Future Shock: AI versus the Dancefloor
AI’s champions promise democratisation, while its denouncers fear a devaluation of art as we know it. With electronic music scenes braced for impact, what exactly will the future sound like?
For the past three years, generative AI’s existential threat has dominated discourse in the creative industries. While tools like Midjourney and DALL-E 2 were catching the attention and imaginations of more tech-focused artists, the launch of Open AI’s ChatGPT in November 2022 forced both generative AI and large language models into the public consciousness. Ever since, generative AI’s development has felt like a rapid, uncontrollable and feverish acceleration towards an unknown future. The result has been a passionate polarisation of the tech’s future role in our creative process. In the past few months alone, Caribou was criticised for the use of AI voice in his album, Honey, the Oscars has come under fire after its Best Picture nominations Emilia Pérez and The Brutalist both admitted to their use of AI tools in post-production, and auction house Christie’s has been slammed for announcing its first AI art auction. The UK’s creative community also rose up against the government’s plans to amend copyright law to allow tech companies to train models on creative works without the rightsholder’s permission with a series of media campaigns and a silent protest album, highlighting the potential impact on the music industry.

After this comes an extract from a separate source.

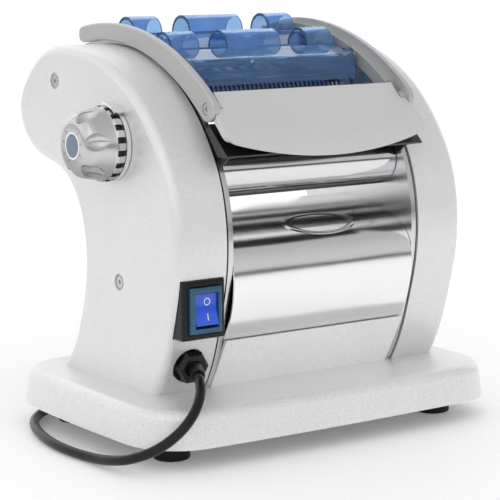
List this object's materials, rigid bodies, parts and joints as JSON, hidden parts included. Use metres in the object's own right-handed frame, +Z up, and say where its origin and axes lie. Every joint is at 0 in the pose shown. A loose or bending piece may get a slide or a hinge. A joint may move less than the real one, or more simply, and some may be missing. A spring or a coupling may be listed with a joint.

AI has, in short, become a loaded term, sparking deep emotional reactions and existential questions. Where some see a mass plagiarism tool and a one-way street to grey homogeneity, others view AI as an opportunity to explore new types of tools that simply weren’t possible before, potentially resulting in new sounds, styles and genres. Meanwhile, a third group – the tech giants – are pushing their own agenda, attempting to change or prevent legislation that would make it more difficult to scrape data from the ‘open internet’ without permission. That lack of permission has led to a series of key lawsuits accusing tech companies of using copyrighted material to fuel their all-powerful models. The most pertinent case for artists is the RIAA – the US record industry trade body – versus AI music generation platforms Suno and Udio. There are also ethical concerns around bias in training data, cultural appropriation and the exploitation of traditional, folk or specialised musicians; a new kind of data colonialism. While these legal and ethical questions are, in many ways, the defining issues of AI in early 2025, exploring them in depth would require a significantly higher word count. Here, we’ll focus more on creativity and culture, but please keep them in mind.